* Set exercise:
Which lines run from the first one up to and including the one with "its bound hem."? Print exactly those.

— Begin —

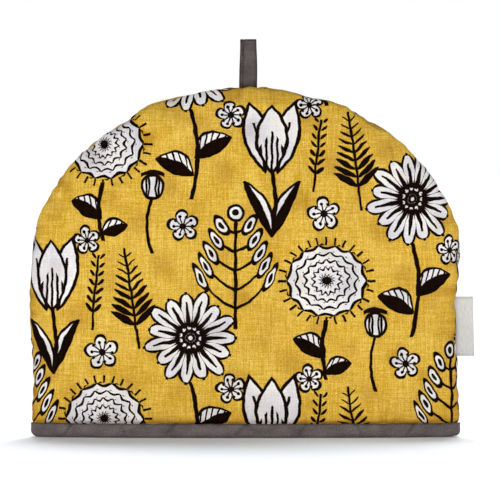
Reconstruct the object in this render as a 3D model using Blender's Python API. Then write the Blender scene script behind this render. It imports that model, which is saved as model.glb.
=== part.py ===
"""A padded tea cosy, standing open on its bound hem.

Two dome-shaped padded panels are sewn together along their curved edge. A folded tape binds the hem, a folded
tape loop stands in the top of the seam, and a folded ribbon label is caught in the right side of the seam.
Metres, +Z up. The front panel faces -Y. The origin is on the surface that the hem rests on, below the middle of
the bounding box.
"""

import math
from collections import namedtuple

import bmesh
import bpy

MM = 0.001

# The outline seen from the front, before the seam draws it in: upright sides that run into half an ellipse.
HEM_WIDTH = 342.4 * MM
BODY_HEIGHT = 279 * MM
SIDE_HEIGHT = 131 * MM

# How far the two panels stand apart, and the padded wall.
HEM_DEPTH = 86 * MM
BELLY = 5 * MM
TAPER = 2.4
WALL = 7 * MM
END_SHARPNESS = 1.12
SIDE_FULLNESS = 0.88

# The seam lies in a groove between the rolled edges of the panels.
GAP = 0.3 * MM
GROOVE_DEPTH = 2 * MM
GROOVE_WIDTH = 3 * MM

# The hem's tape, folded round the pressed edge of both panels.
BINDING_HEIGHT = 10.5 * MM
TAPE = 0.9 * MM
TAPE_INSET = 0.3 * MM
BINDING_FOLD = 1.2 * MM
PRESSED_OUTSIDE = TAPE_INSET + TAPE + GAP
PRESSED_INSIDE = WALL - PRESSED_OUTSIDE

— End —

* Task answer:
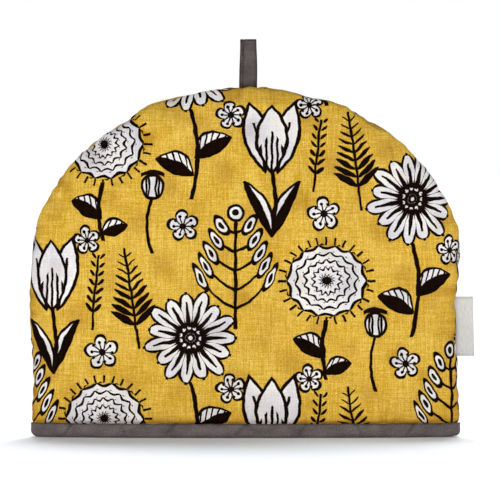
Reconstruct the object in this render as a 3D model using Blender's Python API. Then write the Blender scene script behind this render. It imports that model, which is saved as model.glb.
=== part.py ===
"""A padded tea cosy, standing open on its bound hem.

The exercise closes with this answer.